The traditional audience for education reporting is moms. And moms aren't usually considered a prestige audience.

Maybe as a result, education reporting features far more work by women than other areas of politics and policy. The Women's Media Center studied bylines at the 20 most widely read and viewed news outlets in the US in late 2013. They found that women contributed 36 percent of all coverage. They came close to having equal numbers of bylines in only a few areas: health, "lifestyle," culture — and education. (The study doesn't look at smaller newspapers, but my impression from years of reading local education coverage is that the gender gap is even more pronounced there. Interestingly, it barely exists in higher education coverage.)

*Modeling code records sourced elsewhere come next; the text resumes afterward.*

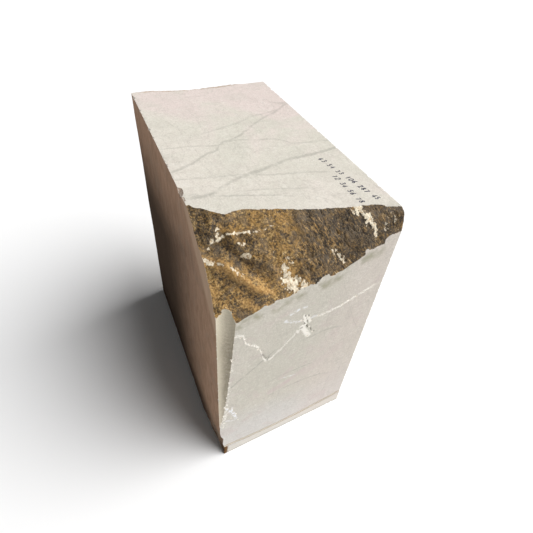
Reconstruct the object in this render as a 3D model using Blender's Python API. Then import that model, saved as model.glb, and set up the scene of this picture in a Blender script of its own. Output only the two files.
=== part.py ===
"""Marble block: one piece of quarried stone, standing on its sawn foot.

Five sides are sawn, each leaning a degree or two out of square. The front top edge and the whole
back keep the natural brown skin of the bed, half of a drill hole runs down the front left corner,
and the corners are chipped. Units are metres, +Z is up, the front looks along -Y, and the origin
is under the middle of the block, in the plane that it stands on.
"""

import math

import bmesh
import bpy
from mathutils import Vector, noise

# Driving dimensions, near 13, 21 and 25 inches.
WIDTH = 0.331
DEPTH = 0.542
HEIGHT = 0.631

# Each sawn face: its outward axis, its distance from the origin, and how many degrees it leans
# towards the other two axes, in X, Y, Z order.
SAWN_FACES = {
    "foot": ((0, 0, -1), 0.0, (0.0, 0.0)),
    "top": ((0, 0, 1), HEIGHT, (0.7, 0.9)),
    "left": ((-1, 0, 0), WIDTH / 2, (0.9, 1.0)),
    "right": ((1, 0, 0), WIDTH / 2, (0.0, 1.7)),
    "front": ((0, -1, 0), DEPTH / 2, (1.8, 0.8)),
}
ROUGH_BLOCK = 2.0        # edge of the cube that the faces are sawn from

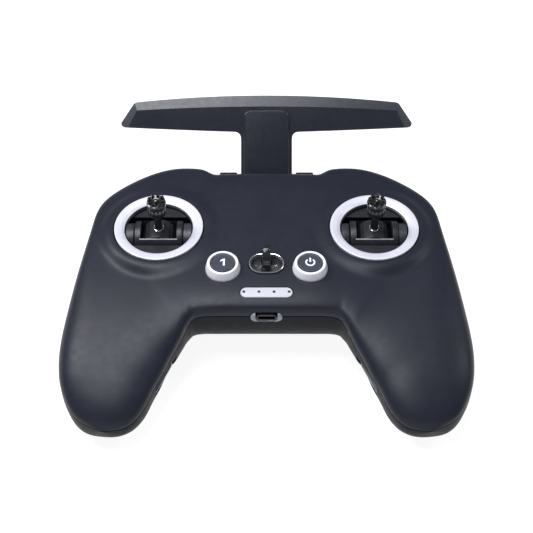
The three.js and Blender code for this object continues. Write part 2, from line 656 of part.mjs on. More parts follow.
function addHinge() {
  addNode(group, 'hinge_pin', rod(PIN_RADIUS, 46, 'x', 0, HINGE_Y, HINGE_Z, 16), 'steel');
  const profile = new THREE.Shape();
  profile.moveTo(CHEEK_BACK, 0);
  profile.lineTo(HINGE_Y + 1.6, 0);
  profile.absarc(HINGE_Y, HINGE_Z, CHEEK_ROUND, -Math.PI / 2 + 0.33, 0.5, false);
  profile.lineTo(68.6, CHEEK_TOP - 5.6);
  profile.quadraticCurveTo(68, CHEEK_TOP - 0.6, 64, CHEEK_TOP);
  profile.lineTo(CHEEK_BACK, CHEEK_TOP);
  profile.closePath();
  for (const [word, side] of [['left', -1], ['right', 1]]) {
    const bore = rod(PIN_RADIUS + GAP, 60, 'x', 0, HINGE_Y, HINGE_Z, 12);
    const start = side > 0 ? CHEEK_INNER : -CHEEK_OUTER;
    const block = prism(profile, 0, CHEEK_OUTER - CHEEK_INNER, 5).rotate([90, 0, 90]);
    addNode(group, `${word}_hinge_cheek`, block.translate(start, 0, 0).subtract(bore), 'case');
    const washer = rod(WASHER_RADIUS, WASHER_WIDTH, 'x', side * WASHER_X, HINGE_Y, HINGE_Z, 16);
    addNode(group, `${word}_hinge_washer`, washer.subtract(bore), 'rubber');
  }
}

// ---------- assembly ----------
addFrontShell();
addRearShell();
addStick('left', -1);
addStick('right', 1);
addFaceButton('custom', -1);
addFaceButton('power', 1);
addStrapMount();
addLedBar();
addUsbPort();
addKeys();
addDial();
addSlotLiners();
addElectronics();
addScrews();
addHinge();
addAerial();
group.position.y = -ORIGIN_Y;

export default group;
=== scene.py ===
# A hand-held radio transmitter with two ringed sticks, lying on its back with its T-shaped aerial raised.
# Lengths are millimetres until solid() turns them into the frame's metres.
import json
import math

import bmesh
import bpy
import numpy as np
from mathutils import Euler, Matrix, Vector


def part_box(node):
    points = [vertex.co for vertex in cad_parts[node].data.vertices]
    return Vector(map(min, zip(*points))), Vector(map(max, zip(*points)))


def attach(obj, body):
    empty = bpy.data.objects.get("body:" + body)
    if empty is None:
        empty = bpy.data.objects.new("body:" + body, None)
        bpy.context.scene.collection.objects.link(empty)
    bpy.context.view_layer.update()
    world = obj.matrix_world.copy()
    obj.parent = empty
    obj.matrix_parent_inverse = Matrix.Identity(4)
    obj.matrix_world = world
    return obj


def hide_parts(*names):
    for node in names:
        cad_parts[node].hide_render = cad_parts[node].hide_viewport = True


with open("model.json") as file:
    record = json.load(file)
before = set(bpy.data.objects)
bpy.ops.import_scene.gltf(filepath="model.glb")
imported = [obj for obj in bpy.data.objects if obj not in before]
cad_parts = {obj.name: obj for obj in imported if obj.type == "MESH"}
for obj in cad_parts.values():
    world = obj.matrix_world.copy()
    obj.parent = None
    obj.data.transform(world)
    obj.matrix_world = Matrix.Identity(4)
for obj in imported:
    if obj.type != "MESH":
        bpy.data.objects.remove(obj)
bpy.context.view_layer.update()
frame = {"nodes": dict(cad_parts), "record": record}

MM = 0.001
SIDES = (("left", -1), ("right", 1))


def middle(node):
    low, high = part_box(node)
    return (low + high) / 2 / MM


# ---------- driving dimensions ----------
HINGE_Y = 67.2                                  # aerial hinge, from the middle of the case's outline table
SHIFT = Vector((0, middle("hinge_pin").y - HINGE_Y, 0))
HINGE_Z = middle("hinge_pin").z
STICK = middle("right_stick_ring") - SHIFT
STICK_X, STICK_Y = STICK.x, STICK.y
RING_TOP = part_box("right_stick_ring")[1].z / MM
RING_OUTER = (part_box("right_stick_ring")[1].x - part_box("right_stick_ring")[0].x) / 2 / MM
RING_INNER = 16.6
CAP_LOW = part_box("right_stick_cap")[0].z / MM
TEETH = 9
YOKE_RADIUS = 9.5
YOKE_HALF = 11.7
YOKE_PIN_END = 16.7
BOSS_REACH = 15.9                               # the gimbal's bosses are trimmed to this radius
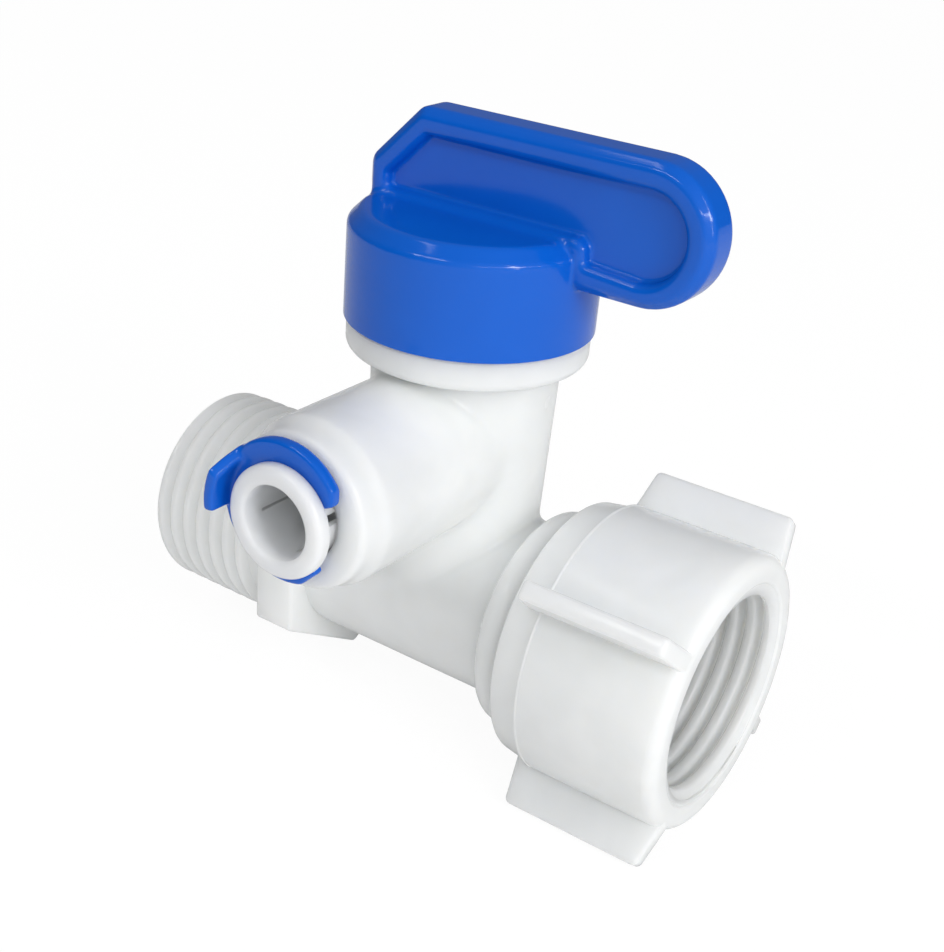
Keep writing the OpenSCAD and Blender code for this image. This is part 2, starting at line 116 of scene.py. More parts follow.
# A single point drawn out along a line
def traced(name, points, closed=True):
    bpy.ops.object.select_all(action="DESELECT")
    bpy.ops.mesh.primitive_plane_add(size=1)
    piece = bpy.context.object
    piece.name = name
    bpy.ops.object.mode_set(mode="EDIT")
    bpy.ops.mesh.select_all(action="SELECT")
    bpy.ops.mesh.merge(type="CENTER")
    bpy.ops.transform.translate(value=points[0])
    line = points + points[:1] if closed else points
    for here, there in zip(line, line[1:]):
        bpy.ops.mesh.extrude_vertices_move(TRANSFORM_OT_translate={"value": there - here})
    bpy.ops.mesh.select_all(action="SELECT")
    bpy.ops.mesh.remove_doubles(threshold=joined)
    return piece


# Opens a piece for edits on all of its mesh
def editAll(piece):
    only(piece)
    bpy.ops.object.mode_set(mode="EDIT")
    bpy.ops.mesh.select_all(action="SELECT")


def tidyFaces():
    bpy.ops.mesh.select_all(action="SELECT")
    bpy.ops.mesh.remove_doubles(threshold=joined)
    bpy.ops.mesh.normals_make_consistent(inside=False)
    bpy.ops.object.mode_set(mode="OBJECT")


# An outline of (radius, along) turned about one of the three axes
def turned(name, way, corners, closed=True, start=0, sweep=360, steps=128, cuts=4):
    spot = ways[way]
    piece = traced(name, [spot["put"](r, a, start) for r, a in softened(corners, closed, cuts)], closed)
    bpy.ops.mesh.spin(steps=steps, angle=math.radians(sweep), center=spot["centre"], axis=spot["axis"])
    if sweep < 360:
        bpy.ops.mesh.select_all(action="SELECT")
        bpy.ops.mesh.fill_holes(sides=0)
    tidyFaces()
    return piece


# An outline filled and drawn out to a thickness
def slab(name, points, thickness):
    piece = traced(name, points)
    bpy.ops.mesh.edge_face_add()
    bpy.ops.mesh.extrude_region_move(TRANSFORM_OT_translate={"value": thickness})
    tidyFaces()
    return piece


def modify(piece, kind, **settings):
    only(piece)
    bpy.ops.object.modifier_add(type=kind)
    step = piece.modifiers[-1]
    for key, value in settings.items():
        setattr(step, key, value)
    bpy.ops.object.modifier_apply(modifier=step.name)


def combine(piece, other, how):
    modify(piece, "BOOLEAN", object=other, operation=how, solver="MANIFOLD")
    bpy.data.objects.remove(other)


def softenEdges(piece, width, segments=3, angle=35):
    modify(piece, "BEVEL", width=width, segments=segments, limit_method="ANGLE",
           angle_limit=math.radians(angle), use_clamp_overlap=True)


# A helical ridge about the run: foot and crest are half widths at the root and at the tip
def thread(name, crest, root, start, size):
    deep = root + math.copysign(0.5, root - crest)
    outline = softened([
        (start - size["foot"] - 0.1, deep), (start - size["foot"] - 0.1, root), (start - size["foot"], root, 0.1),
        (start - size["tip"], crest, size["soft"]), (start + size["tip"], crest, size["soft"]),
        (start + size["foot"], root, 0.1), (start + size["foot"] + 0.1, root), (start + size["foot"] + 0.1, deep)],
        True, 5)
    piece = traced(name, [onRun(r, x) for x, r in outline])
    bpy.ops.object.mode_set(mode="OBJECT")
    modify(piece, "SCREW", axis="X", angle=math.tau, screw_offset=size["pitch"], iterations=size["turns"],
           steps=96, render_steps=96)
    editAll(piece)
    bpy.ops.mesh.fill_holes(sides=0)
    tidyFaces()
    return piece


# A copy with its own mesh, turned about one of the three axes
def turnedCopy(piece, way, angle):
    only(piece)
    bpy.ops.object.duplicate()
    twin = bpy.context.object
    editAll(twin)
    bpy.ops.transform.rotate(value=math.radians(angle) * ways[way]["sense"], orient_axis=ways[way]["letter"],
                             center_override=ways[way]["centre"])
    bpy.ops.object.mode_set(mode="OBJECT")
    return twin


def weigh(piece, name, test):
    group = piece.vertex_groups.new(name=name)
    group.add([v.index for v in piece.data.vertices if test(v.co)], 1, "REPLACE")
    return name


def finishPiece(piece, body, replaced, material, angle=32):
    only(piece)
    piece.vertex_groups.clear()
    piece.scale = (mm, mm, mm)
    bpy.ops.object.transform_apply(location=True, rotation=True, scale=True)
    bpy.ops.object.shade_smooth_by_angle(angle=math.radians(angle))
    piece.data.materials.clear()
    piece.data.materials.append(material)
    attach(piece, body)
    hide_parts(replaced)
    print(piece.name, "made,", len(piece.data.polygons), "faces")


# Materials

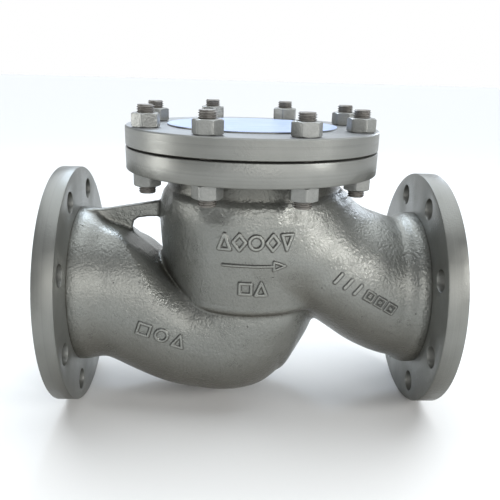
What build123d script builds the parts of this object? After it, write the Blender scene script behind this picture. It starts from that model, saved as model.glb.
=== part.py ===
from build123d import *
import math
import os

# Horizontal lift check valve, nominal bore 150 mm, flanged, cast steel.
# Frame: +X is the flow direction, +Z up, origin on the floor plane midway
# between the two pipe faces. The flow axis is AXIS above the floor, because
# the valve stands on the rims of its two pipe flanges.
# All heights in the tables below are measured from the flow axis.

os.makedirs("parts", exist_ok=True)

# ---------------------------------------------------------------- dimensions
AXIS = 150.0                 # flow axis above the floor = pipe flange radius

# pipe flanges (nominal 150, pressure class 25)
FACE_TO_FACE = 480.0
FLANGE_R = 150.0
FLANGE_T = 26.0              # with the raised face
RAISED_R = 109.0
RAISED_H = 2.0
PORT_R = 75.0
BOLT_PCD = 250.0
BOLT_N = 8
BOLT_R = 13.0
HUB_R = 99.0
HUB_LEN = 19.0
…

In other words, education is as close as "hard news" journalism gets to a pink ghetto. Education news is the policy equivalent of the women's pages. And research has found that jobs held by women are often less valued than those held by men. This is as true in newsrooms as it is in health care, where nurses are mostly women, or in education itself, where teachers are mostly women but higher-up officials tend to be men.

Education isn't at the center of the national conversation

Even less prestigious beats can blow up if they're at the center of a national policy debate. There's nothing particularly glamorous about covering health care, which is as impenetrable and incremental as education. Then health-care reform spent years at the center of political debate, and suddenly journalists were clamoring to cover it.

Education policy is still primarily made on the state and local levels. The federal government simply has much less power over education than it does over health care or taxes. So education doesn't obsess Washington for months on end in the way those policies routinely do.

There are exceptions to this, of course. Congress passed No Child Left Behind in 2001, but they haven't reauthorized it since then. In recent years, the education reform movement has created some national efforts, such as the Common Core standards and the growth of charter schools, but even those are implemented on the state and local level. If became the locus for repeated national fights, a wave of education journalism would probably follow. But given the support among the American public for local control of schools, it's likely to remain a local issue that moms care about the most — and, sadly, that's a recipe for many journalists not wanting to cover it.